Output the data below in full, byte for byte. Nothing may differ.

* begin SUPPLIED INFORMATION *

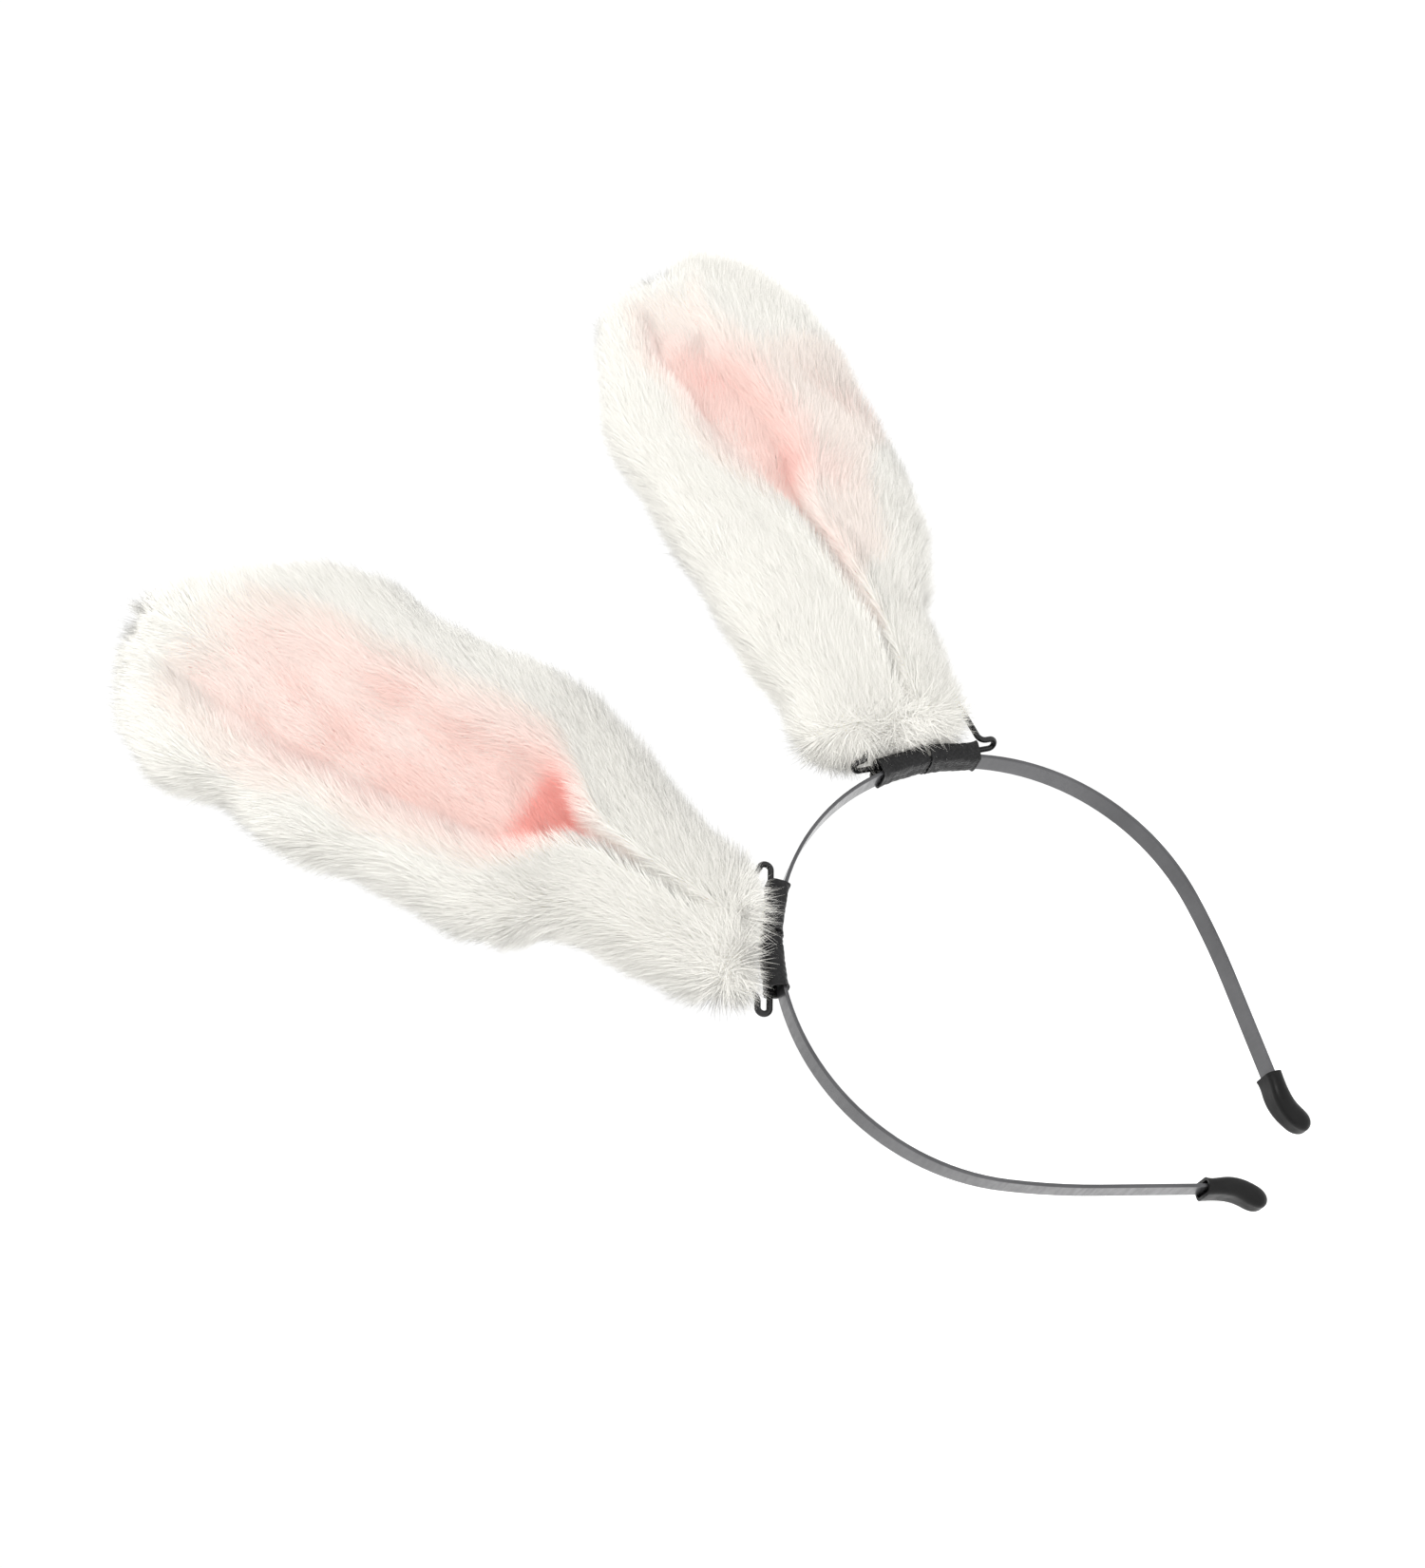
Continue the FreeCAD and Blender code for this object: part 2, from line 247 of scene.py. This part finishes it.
def noise(material, scale, detail=4.0, stretch=(1, 1, 1)):
    mapping = node(material, "ShaderNodeMapping")
    mapping.inputs["Scale"].default_value = stretch
    link(material, position(material), mapping.inputs["Vector"])
    made = node(material, "ShaderNodeTexNoise", Scale=scale, Detail=detail)
    link(material, mapping.outputs["Vector"], made.inputs["Vector"])
    return made.outputs["Fac"]


def ramp(material, factor, low, high, at=(0.3, 0.7)):
    made = node(material, "ShaderNodeValToRGB")
    made.color_ramp.elements[0].position, made.color_ramp.elements[1].position = at
    made.color_ramp.elements[0].color, made.color_ramp.elements[1].color = low, high
    link(material, factor, made.inputs["Fac"])
    return made.outputs["Color"]


def bump(material, height, strength, distance):
    made = node(material, "ShaderNodeBump", Strength=strength, Distance=distance)
    link(material, height, made.inputs["Height"])
    shader = material.node_tree.nodes["Principled BSDF"]
    link(material, made.outputs["Normal"], shader.inputs["Normal"])


def vary(material, factor, low, high, socket, at=(0.3, 0.7)):
    shader = material.node_tree.nodes["Principled BSDF"]
    grey = socket != "Base Color"
    ends = [(v, v, v, 1.0) if grey else v for v in (low, high)]
    link(material, ramp(material, factor, *ends, at=at), shader.inputs[socket])


# Hard materials


def enamel():
    """Black enamel on spring steel, worn a little satin."""
    m = new_material("black_enamel", tint(52, 52, 54), 0.34, Metallic=0.75, Coat_Weight=0.35)
    vary(m, noise(m, 900, stretch=(1, 0.2, 1)), 0.28, 0.44, "Roughness")
    vary(m, noise(m, 60), tint(70, 70, 72), tint(86, 86, 88), "Base Color")
    bump(m, noise(m, 2500, 2.0), 0.12, 0.00005)
    return m


def rubber():
    m = new_material("black_rubber", tint(8, 8, 8), 0.3, Specular_IOR_Level=0.2)
    vary(m, noise(m, 350), 0.28, 0.5, "Roughness")
    vary(m, noise(m, 120), tint(7, 7, 7), tint(18, 18, 18), "Base Color")
    bump(m, noise(m, 1400, 3.0), 0.25, 0.00012)
    return m


def leatherette():
    m = new_material("black_leatherette", tint(24, 24, 25), 0.45, Specular_IOR_Level=0.25)
    cells = node(m, "ShaderNodeTexVoronoi", Scale=1500)
    link(m, position(m), cells.inputs["Vector"])
    vary(m, cells.outputs["Distance"], tint(32, 32, 33), tint(14, 14, 15), "Base Color", at=(0.1, 0.6))
    vary(m, noise(m, 500), 0.34, 0.62, "Roughness")
    bump(m, cells.outputs["Distance"], 0.7, 0.0002)
    return m


def coated_wire():
    m = new_material("coated_wire", tint(18, 18, 19), 0.26, Specular_IOR_Level=0.3, Coat_Weight=0.1)
    vary(m, noise(m, 800), tint(14, 14, 15), tint(30, 30, 31), "Base Color")
    bump(m, noise(m, 900, 2.0), 0.2, 0.0001)
    return m


def thread():
    m = new_material("white_thread", tint(236, 232, 222), 0.8, Sheen_Weight=0.2)
    twist = node(m, "ShaderNodeTexWave", Scale=900, Distortion=1.0)
    twist.bands_direction = "DIAGONAL"
    link(m, position(m), twist.inputs["Vector"])
    vary(m, twist.outputs["Fac"], tint(214, 208, 196), tint(244, 241, 233), "Base Color")
    bump(m, twist.outputs["Fac"], 0.6, 0.0002)
    return m


def knit_backing(name, low, high):
    """The knitted ground that the pile grows from."""
    m = new_material(name, high, 0.9, Sheen_Weight=0.3)
    fine = noise(m, 1200, 3.0)
    vary(m, fine, low, high, "Base Color")
    bump(m, fine, 0.6, 0.0006)
    return m


# Ears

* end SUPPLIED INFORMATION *

EXERCISE SOLUTION:
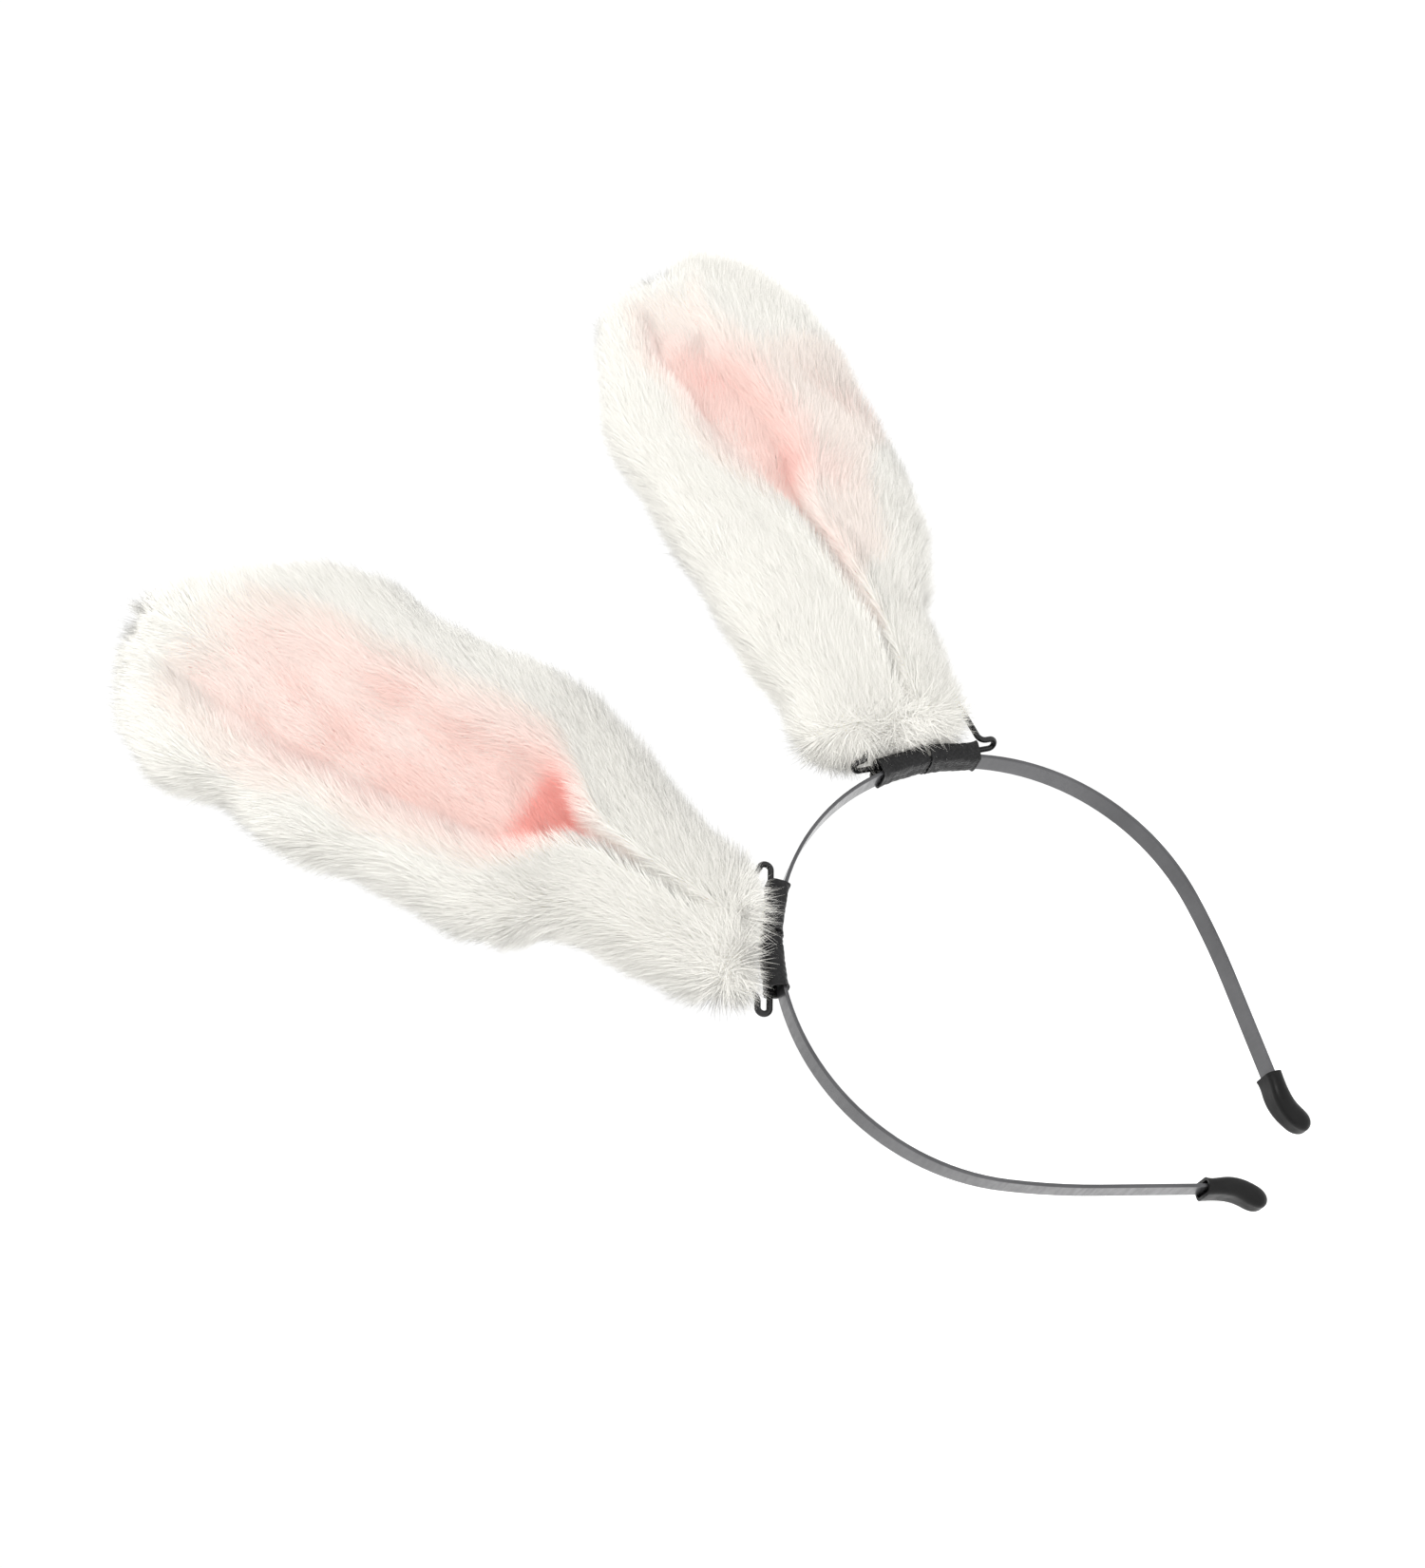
Continue the FreeCAD and Blender code for this object: part 2, from line 247 of scene.py. This part finishes it.
def noise(material, scale, detail=4.0, stretch=(1, 1, 1)):
    mapping = node(material, "ShaderNodeMapping")
    mapping.inputs["Scale"].default_value = stretch
    link(material, position(material), mapping.inputs["Vector"])
    made = node(material, "ShaderNodeTexNoise", Scale=scale, Detail=detail)
    link(material, mapping.outputs["Vector"], made.inputs["Vector"])
    return made.outputs["Fac"]


def ramp(material, factor, low, high, at=(0.3, 0.7)):
    made = node(material, "ShaderNodeValToRGB")
    made.color_ramp.elements[0].position, made.color_ramp.elements[1].position = at
    made.color_ramp.elements[0].color, made.color_ramp.elements[1].color = low, high
    link(material, factor, made.inputs["Fac"])
    return made.outputs["Color"]


def bump(material, height, strength, distance):
    made = node(material, "ShaderNodeBump", Strength=strength, Distance=distance)
    link(material, height, made.inputs["Height"])
    shader = material.node_tree.nodes["Principled BSDF"]
    link(material, made.outputs["Normal"], shader.inputs["Normal"])


def vary(material, factor, low, high, socket, at=(0.3, 0.7)):
    shader = material.node_tree.nodes["Principled BSDF"]
    grey = socket != "Base Color"
    ends = [(v, v, v, 1.0) if grey else v for v in (low, high)]
    link(material, ramp(material, factor, *ends, at=at), shader.inputs[socket])


# Hard materials


def enamel():
    """Black enamel on spring steel, worn a little satin."""
    m = new_material("black_enamel", tint(52, 52, 54), 0.34, Metallic=0.75, Coat_Weight=0.35)
    vary(m, noise(m, 900, stretch=(1, 0.2, 1)), 0.28, 0.44, "Roughness")
    vary(m, noise(m, 60), tint(70, 70, 72), tint(86, 86, 88), "Base Color")
    bump(m, noise(m, 2500, 2.0), 0.12, 0.00005)
    return m


def rubber():
    m = new_material("black_rubber", tint(8, 8, 8), 0.3, Specular_IOR_Level=0.2)
    vary(m, noise(m, 350), 0.28, 0.5, "Roughness")
    vary(m, noise(m, 120), tint(7, 7, 7), tint(18, 18, 18), "Base Color")
    bump(m, noise(m, 1400, 3.0), 0.25, 0.00012)
    return m


def leatherette():
    m = new_material("black_leatherette", tint(24, 24, 25), 0.45, Specular_IOR_Level=0.25)
    cells = node(m, "ShaderNodeTexVoronoi", Scale=1500)
    link(m, position(m), cells.inputs["Vector"])
    vary(m, cells.outputs["Distance"], tint(32, 32, 33), tint(14, 14, 15), "Base Color", at=(0.1, 0.6))
    vary(m, noise(m, 500), 0.34, 0.62, "Roughness")
    bump(m, cells.outputs["Distance"], 0.7, 0.0002)
    return m


def coated_wire():
    m = new_material("coated_wire", tint(18, 18, 19), 0.26, Specular_IOR_Level=0.3, Coat_Weight=0.1)
    vary(m, noise(m, 800), tint(14, 14, 15), tint(30, 30, 31), "Base Color")
    bump(m, noise(m, 900, 2.0), 0.2, 0.0001)
    return m


def thread():
    m = new_material("white_thread", tint(236, 232, 222), 0.8, Sheen_Weight=0.2)
    twist = node(m, "ShaderNodeTexWave", Scale=900, Distortion=1.0)
    twist.bands_direction = "DIAGONAL"
    link(m, position(m), twist.inputs["Vector"])
    vary(m, twist.outputs["Fac"], tint(214, 208, 196), tint(244, 241, 233), "Base Color")
    bump(m, twist.outputs["Fac"], 0.6, 0.0002)
    return m


def knit_backing(name, low, high):
    """The knitted ground that the pile grows from."""
    m = new_material(name, high, 0.9, Sheen_Weight=0.3)
    fine = noise(m, 1200, 3.0)
    vary(m, fine, low, high, "Base Color")
    bump(m, fine, 0.6, 0.0006)
    return m


# Ears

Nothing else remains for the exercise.